The question asked by "A Seeker" does not arise out of despair. It is intended to quicken the conscience of those who believe in Ahimsa. I have already shown the way. It is the fulfillment of the thirteenfold constructive programme* described in a recent article. Those who will carry it out in faith, in full knowledge, and without the slightest fuss, will have done their share in the tapasya to quench the conflagration. They will achieve two ends at the same time. They will make India free, and will also quench the conflagration. It is likely that the number of such people is limited, so limited that it can have no effect. I have maintained that, even if there is one individual who is almost completely non-violent, he can put out the conflagration. But I have suggested a tapasya which can easily be performed by the average individual. In this age of democracy it is essential that desired results are achieved by the collective effort of the people. It will no doubt be good to achieve an objective through the effort of a supremely powerful individual, but it can never make the commu-nity conscious of its corporate strength. An individual's success will be like a millionaire doling free food to millions of starving people. We should, therefore, bend our energies to a fulfillment of the thirteenfold constructive programme1. It may or may not bring Swaraj, but we shall surely have the satisfaction of having done our best.

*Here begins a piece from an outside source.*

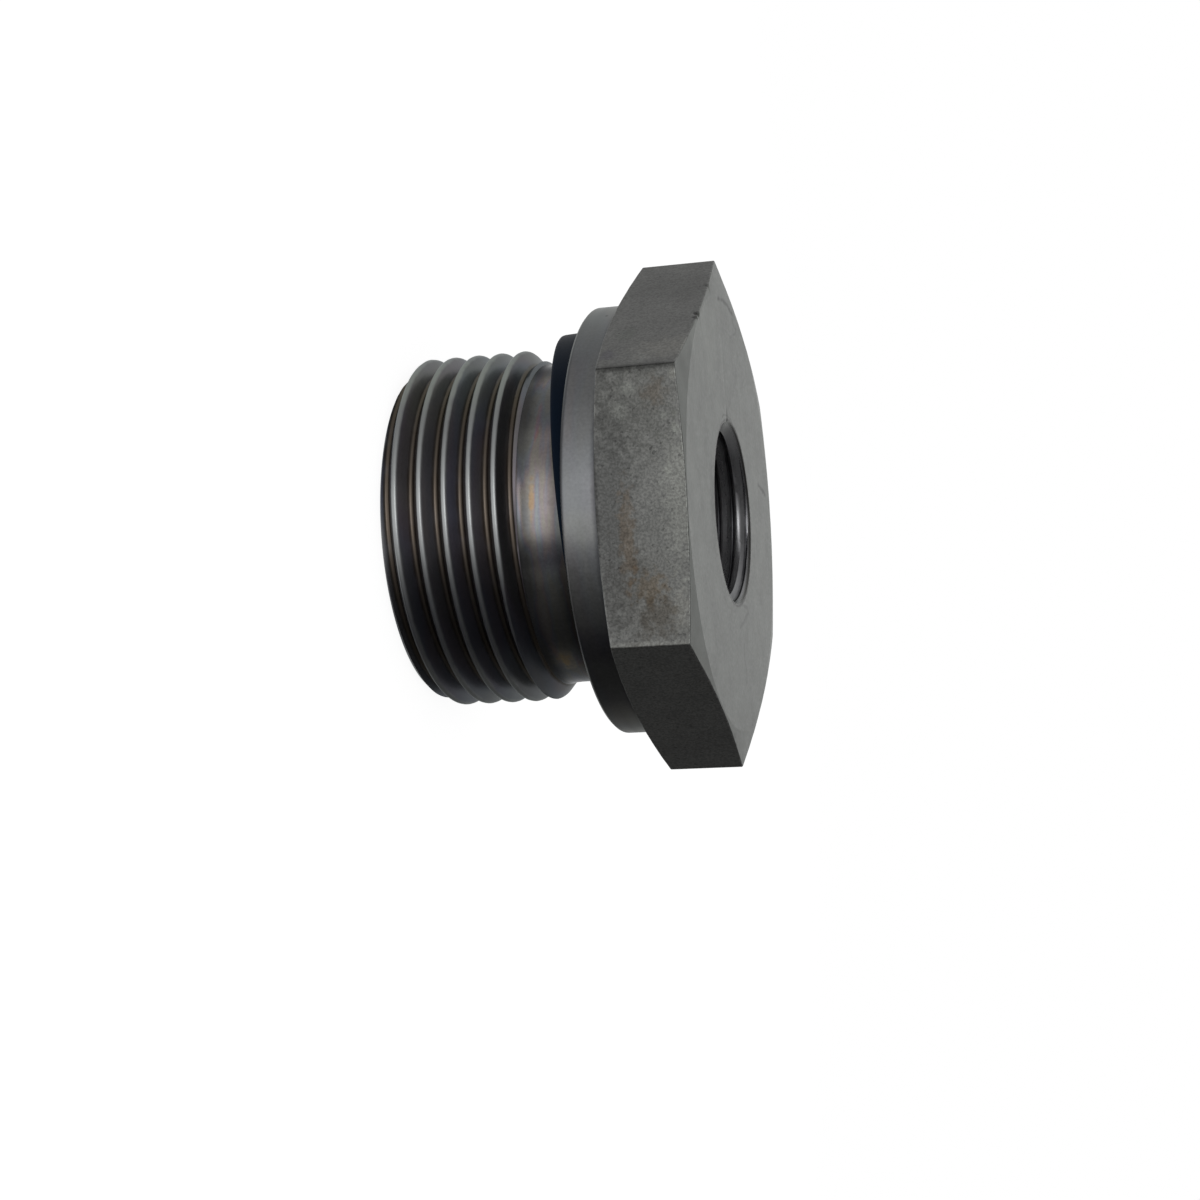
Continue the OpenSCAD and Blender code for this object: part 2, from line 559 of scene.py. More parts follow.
@dataclass(frozen=True)
class SteelFinish:
    """Blackened steel. The fields say how light, rough, mottled, marked and tinted it is."""

    title: str
    tone: Colour
    roughness: float
    patch: tuple[float, float] = (4.0, 0.10)
    grain: tuple[float, float] = (0.25, 0.10)
    marks: tuple[float, float] = (0.12, 0.002)
    tint: float = 0.0
    tint_size: float = 2.0
    wear: float = 0.15
    worn: Colour = (0.26, 0.26, 0.25)
    pebble: float = 0.01
    band: float = 0.10
    ragged_edge: float = 0.0
    metal: float = 1.0
    glare: Colour = (0.80, 0.82, 0.80)
    film_gain: float = 2.0
    cloud_scale: float = 1.5
    cloud_detail: float = 4.0
    rough_grain: float = 1.2
    least_rough: float = 0.05
    ragged_scale: float = 2.2
    spots: tuple[Spot, ...] = ()

    def material(self) -> Material:
        """Build the finish.

        Returns:
            The material, with its colour, roughness and relief from nodes.
        """
        material, graph = node_material(self.title)
        shader = graph.tree.nodes["Principled BSDF"]
        shader.inputs["Metallic"].default_value = self.metal
        shader.inputs["Specular Tint"].default_value = (*self.glare, 1.0)
        place = graph.place()
        mottle = OxideMottle.place(
            graph,
            place=place,
            patch_size=self.patch[0],
            patch_amount=self.patch[1],
            grain_size=self.grain[0],
            grain_amount=self.grain[1],
        )
        marks = TurningMarks.place(graph, place=place, feed=self.marks[0], depth=self.marks[1])
        colour = graph.times((*self.tone, 1.0), mottle["Tone"])
        if self.tint:
            film = HeatTint.place(graph, place=place, size=self.tint_size)["Colour"]
            lifted = graph.times(colour, (*[self.film_gain] * 3, 1.0))
            colour = graph.mix(self.tint, colour, graph.times(lifted, film))
        # The edge mask takes the worn colour: lighter wear on most finishes, near-black painted shade on
        # the port.
        edge = graph.mark(Mark.EDGE.value)
        wear = EdgeWearAndShade.place(graph, place=place, edge=edge, amount=self.wear)["Mask"]
        colour = graph.mix(wear, colour, (*self.worn, 1.0))
        colour = self.detail(graph, place, colour)
        cloud = graph.noise(place, self.cloud_scale, self.cloud_detail)
        # Spots multiply the colour in soft patches: stains and tints, and patches of painted shade and
        # painted light.
        for spot in self.spots:
            mask = StainAndShadePatch.place(
                graph,
                place=place,
                centre=spot.centre,
                reach=spot.reach,
                noise=cloud,
                ragged=spot.ragged,
            )["Mask"]
            colour = graph.mix(mask, colour, graph.times(colour, (*spot.shade, 1.0)))
        sheen = graph.math("MULTIPLY_ADD", mottle["Grain"], self.rough_grain, self.roughness)
        swing = graph.math("SUBTRACT", marks["Band"], 0.5)
        sheen = graph.math("MULTIPLY_ADD", swing, self.band, sheen)
        height = self.relief(graph, place, marks["Height"], mottle["Grain"])
        ragged = graph.math("MULTIPLY", edge, graph.noise(place, self.ragged_scale))
        height = graph.math("MULTIPLY_ADD", ragged, self.ragged_edge, height)
        bump = graph.add("ShaderNodeBump", {"Strength": 1.0, "Distance": MM, "Height": height})
        graph.put(shader.inputs["Base Color"], colour)
        graph.put(shader.inputs["Roughness"], graph.math("MAXIMUM", sheen, self.least_rough))
        graph.put(shader.inputs["Normal"], bump.outputs["Normal"])
        return material

    def detail(self, graph: Graph, place: Feed, colour: Feed) -> Feed:
        """Return the colour with what only this kind of finish has."""
        return colour

    def relief(self, graph: Graph, place: Feed, marks: Feed, grain: Feed) -> Feed:
        """Return the fine height of the surface in mm."""
        return graph.math("MULTIPLY_ADD", grain, self.pebble, marks)


@dataclass(frozen=True)
class ThreadFinish(SteelFinish):
    """Steel of a cut thread: dark flanks, brownish roots and lighter crests."""

    root: Colour = (0.100, 0.082, 0.066)
    crest: Colour = (0.28, 0.28, 0.28)
    root_to: float = 0.22
    crest_from: float = 0.80
    streak_scale: float = 0.5
    streak: float = 0.10
    inward: bool = False

    def detail(self, graph: Graph, place: Feed, colour: Feed) -> Feed:
        """Colour the crests and the roots by the mark that the thread rule leaves.

        Args:
            graph: the material's tree.
            place: the place on the object, in mm.
            colour: the colour so far.

        Returns:
            The new colour.
        """
        mark = graph.mark(Mark.CREST.value)
        high = graph.math("SUBTRACT", 1.0, mark) if self.inward else mark
        streaks = graph.span(graph.noise(place, self.streak_scale), -self.streak, self.streak)
        high = graph.math("ADD", high, streaks)
        colour = graph.mix(graph.ease(high, self.root_to, 0.0), colour, (*self.root, 1.0))
        return graph.mix(graph.ease(high, self.crest_from, 1.0), colour, (*self.crest, 1.0))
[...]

There is a warning in the "Seeker's" letter to which I should like to draw the reader's attention. He says papers and broadcasts describe with devilish pleasure the amount of injury each is able to inflict upon the other, and suggests that such news should sicken people instead of providing pleasure, if they arc to take part in the propagation of peace. I agree. Such people will not be able to carry out even the constructive programme, for they will have no faith in it.

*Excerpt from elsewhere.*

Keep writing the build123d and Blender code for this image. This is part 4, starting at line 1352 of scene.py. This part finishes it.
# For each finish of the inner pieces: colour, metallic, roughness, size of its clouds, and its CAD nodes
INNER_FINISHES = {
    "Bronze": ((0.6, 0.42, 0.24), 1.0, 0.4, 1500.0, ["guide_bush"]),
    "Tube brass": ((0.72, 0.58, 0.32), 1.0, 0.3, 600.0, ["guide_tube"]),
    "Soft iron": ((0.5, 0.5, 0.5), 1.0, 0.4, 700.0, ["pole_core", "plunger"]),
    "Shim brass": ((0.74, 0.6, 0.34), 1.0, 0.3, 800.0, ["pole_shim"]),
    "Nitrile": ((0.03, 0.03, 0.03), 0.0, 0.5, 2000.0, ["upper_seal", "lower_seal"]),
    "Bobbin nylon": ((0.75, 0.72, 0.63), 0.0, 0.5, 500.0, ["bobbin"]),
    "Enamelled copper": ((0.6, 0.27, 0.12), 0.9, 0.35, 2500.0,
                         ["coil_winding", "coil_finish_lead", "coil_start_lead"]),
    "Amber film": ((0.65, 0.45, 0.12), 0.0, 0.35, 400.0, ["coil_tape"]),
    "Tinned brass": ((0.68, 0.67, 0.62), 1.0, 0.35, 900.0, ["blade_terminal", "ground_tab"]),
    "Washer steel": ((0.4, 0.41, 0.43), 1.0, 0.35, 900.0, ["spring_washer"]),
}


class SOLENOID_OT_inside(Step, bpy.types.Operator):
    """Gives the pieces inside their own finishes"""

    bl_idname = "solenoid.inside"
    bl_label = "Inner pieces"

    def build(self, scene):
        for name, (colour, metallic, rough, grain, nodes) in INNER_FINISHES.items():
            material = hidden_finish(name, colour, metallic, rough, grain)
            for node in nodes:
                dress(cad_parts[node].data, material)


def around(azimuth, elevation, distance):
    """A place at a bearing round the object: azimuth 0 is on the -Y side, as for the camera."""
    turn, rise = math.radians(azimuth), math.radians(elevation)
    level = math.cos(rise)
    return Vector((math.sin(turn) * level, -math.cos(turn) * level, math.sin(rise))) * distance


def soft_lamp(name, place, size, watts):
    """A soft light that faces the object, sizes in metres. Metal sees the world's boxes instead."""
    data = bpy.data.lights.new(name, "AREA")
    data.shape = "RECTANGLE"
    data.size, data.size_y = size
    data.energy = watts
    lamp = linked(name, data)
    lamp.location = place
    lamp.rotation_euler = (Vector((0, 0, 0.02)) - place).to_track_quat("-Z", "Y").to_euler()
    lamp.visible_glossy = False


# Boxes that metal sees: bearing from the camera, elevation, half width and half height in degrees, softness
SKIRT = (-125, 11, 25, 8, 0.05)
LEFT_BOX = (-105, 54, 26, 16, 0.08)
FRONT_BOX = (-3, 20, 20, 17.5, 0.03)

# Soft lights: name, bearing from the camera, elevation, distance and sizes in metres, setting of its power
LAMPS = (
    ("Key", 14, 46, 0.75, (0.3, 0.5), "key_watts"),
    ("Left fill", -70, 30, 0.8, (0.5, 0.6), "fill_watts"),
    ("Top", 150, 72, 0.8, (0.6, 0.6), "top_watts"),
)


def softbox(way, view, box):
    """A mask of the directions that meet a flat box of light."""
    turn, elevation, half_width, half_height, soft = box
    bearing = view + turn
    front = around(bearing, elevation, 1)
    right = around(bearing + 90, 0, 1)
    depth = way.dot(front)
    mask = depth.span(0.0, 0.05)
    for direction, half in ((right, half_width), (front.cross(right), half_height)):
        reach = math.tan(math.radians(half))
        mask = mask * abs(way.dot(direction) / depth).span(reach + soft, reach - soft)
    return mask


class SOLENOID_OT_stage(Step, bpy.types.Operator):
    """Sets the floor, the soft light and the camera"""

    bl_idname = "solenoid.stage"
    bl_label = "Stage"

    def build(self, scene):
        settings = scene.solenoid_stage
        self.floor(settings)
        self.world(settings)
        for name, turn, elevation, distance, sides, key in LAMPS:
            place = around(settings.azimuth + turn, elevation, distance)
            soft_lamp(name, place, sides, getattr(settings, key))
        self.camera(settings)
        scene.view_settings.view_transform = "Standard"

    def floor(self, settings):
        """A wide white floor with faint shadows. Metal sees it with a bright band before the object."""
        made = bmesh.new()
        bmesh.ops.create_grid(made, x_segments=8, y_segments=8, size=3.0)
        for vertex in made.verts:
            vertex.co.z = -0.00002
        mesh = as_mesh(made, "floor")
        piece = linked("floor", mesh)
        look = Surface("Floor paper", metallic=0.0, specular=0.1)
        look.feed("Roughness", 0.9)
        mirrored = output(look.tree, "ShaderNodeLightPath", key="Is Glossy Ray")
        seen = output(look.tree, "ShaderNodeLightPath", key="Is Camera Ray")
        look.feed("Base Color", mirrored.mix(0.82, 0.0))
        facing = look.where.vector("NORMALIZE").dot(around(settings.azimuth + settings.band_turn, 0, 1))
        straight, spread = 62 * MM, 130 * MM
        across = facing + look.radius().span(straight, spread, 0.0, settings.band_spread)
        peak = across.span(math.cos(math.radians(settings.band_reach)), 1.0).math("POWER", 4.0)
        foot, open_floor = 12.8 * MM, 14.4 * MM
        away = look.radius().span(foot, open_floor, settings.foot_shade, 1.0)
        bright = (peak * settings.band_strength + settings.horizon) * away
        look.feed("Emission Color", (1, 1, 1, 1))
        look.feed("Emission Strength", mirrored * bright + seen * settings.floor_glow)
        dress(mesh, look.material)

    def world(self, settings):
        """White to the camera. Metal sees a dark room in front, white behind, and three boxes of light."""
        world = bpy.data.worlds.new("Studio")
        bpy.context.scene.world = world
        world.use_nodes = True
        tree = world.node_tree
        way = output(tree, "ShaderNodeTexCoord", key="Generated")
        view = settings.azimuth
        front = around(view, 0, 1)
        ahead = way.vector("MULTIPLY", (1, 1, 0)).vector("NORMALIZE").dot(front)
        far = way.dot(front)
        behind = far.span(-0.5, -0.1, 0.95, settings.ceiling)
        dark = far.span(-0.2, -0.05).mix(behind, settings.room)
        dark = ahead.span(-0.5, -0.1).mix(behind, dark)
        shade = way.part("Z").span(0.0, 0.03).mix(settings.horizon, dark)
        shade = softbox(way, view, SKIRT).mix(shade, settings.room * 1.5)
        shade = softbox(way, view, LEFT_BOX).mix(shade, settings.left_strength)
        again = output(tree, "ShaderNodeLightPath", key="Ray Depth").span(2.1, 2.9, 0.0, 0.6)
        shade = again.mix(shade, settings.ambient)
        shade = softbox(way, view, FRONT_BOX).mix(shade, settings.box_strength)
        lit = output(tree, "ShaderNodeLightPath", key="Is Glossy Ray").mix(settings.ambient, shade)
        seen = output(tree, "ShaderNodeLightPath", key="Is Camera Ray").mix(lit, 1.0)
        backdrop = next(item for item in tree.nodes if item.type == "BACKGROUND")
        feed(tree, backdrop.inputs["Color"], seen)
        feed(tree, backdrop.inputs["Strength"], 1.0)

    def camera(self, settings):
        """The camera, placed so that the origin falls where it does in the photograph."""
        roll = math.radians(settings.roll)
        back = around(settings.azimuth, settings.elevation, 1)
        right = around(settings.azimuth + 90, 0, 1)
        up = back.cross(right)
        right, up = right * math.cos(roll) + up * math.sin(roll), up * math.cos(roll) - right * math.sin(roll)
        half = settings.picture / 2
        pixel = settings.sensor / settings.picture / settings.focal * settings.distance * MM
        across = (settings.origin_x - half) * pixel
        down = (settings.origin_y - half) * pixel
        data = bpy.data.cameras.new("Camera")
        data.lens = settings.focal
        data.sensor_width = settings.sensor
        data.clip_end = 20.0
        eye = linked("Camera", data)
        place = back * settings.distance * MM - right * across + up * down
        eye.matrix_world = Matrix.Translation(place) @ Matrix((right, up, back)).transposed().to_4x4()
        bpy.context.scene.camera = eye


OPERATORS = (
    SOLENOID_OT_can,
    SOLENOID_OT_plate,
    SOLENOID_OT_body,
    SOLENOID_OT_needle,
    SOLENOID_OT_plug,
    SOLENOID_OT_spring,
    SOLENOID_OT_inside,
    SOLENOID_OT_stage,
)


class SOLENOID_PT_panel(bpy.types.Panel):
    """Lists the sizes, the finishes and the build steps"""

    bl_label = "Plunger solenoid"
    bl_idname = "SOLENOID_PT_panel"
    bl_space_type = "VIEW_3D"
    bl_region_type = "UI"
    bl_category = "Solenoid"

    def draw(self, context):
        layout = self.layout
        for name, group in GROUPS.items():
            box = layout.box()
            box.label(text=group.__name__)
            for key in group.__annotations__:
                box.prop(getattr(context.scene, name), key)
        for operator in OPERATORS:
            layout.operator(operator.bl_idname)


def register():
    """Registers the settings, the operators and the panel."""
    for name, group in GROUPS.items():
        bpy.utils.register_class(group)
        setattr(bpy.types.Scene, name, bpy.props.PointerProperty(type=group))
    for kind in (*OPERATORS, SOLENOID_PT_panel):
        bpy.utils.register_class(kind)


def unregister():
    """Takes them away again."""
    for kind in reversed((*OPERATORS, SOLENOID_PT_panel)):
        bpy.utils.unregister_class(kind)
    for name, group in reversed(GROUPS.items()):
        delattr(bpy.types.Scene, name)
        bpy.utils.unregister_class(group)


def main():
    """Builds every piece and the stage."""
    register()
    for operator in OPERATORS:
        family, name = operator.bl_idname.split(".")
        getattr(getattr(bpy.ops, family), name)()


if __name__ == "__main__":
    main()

However that may be, it is as clear as daylight that, if this conflagration is to be put out through non-violent effort, it will be done only by India.
Sevagram, 2-9-'40
Harijan, 8-9-1940

[1] Constructive Programme, reprint of second revised, enlarged edition. Navajivan Publishing House, Ahmedabad-14.
* "A Seeker's" Question
The Editor,
You must be reading in the papers how the war between Germany and England is being waged. Aeroplanes filled with thousands of incendiary bombs do untold havoc, and newspapers and broadcasts- describe with pleasure the amount of injury each side is able to inflict on the other. The general public is consoled by being told that the damage done in the enemy country is greater than what the enemy has done in theirs. It is said that military objectives are the sole targets of the raiders: but it is impossible to believe that, flying at great heights and often through smoke screens, the bombers can really take proper aim. And then we hear from both sides of the 'successful* blockades, the object of which is to spread famine; and famine must necessarily, more than even bombs, hurt the civilian population.
Is it impossible for these belligerents to think in terms of humanity and stop this carnage? How can any good ever come out of war? And must we not, therefore, declare ourselves unreservedly against war for or against anybody or any ideology?
There must be many godly people in the warring countries who think in this way but have not the strength to raise their voice in protest. May we not help them to do so and at the same time rouse the sleeping conscience of all thinking people?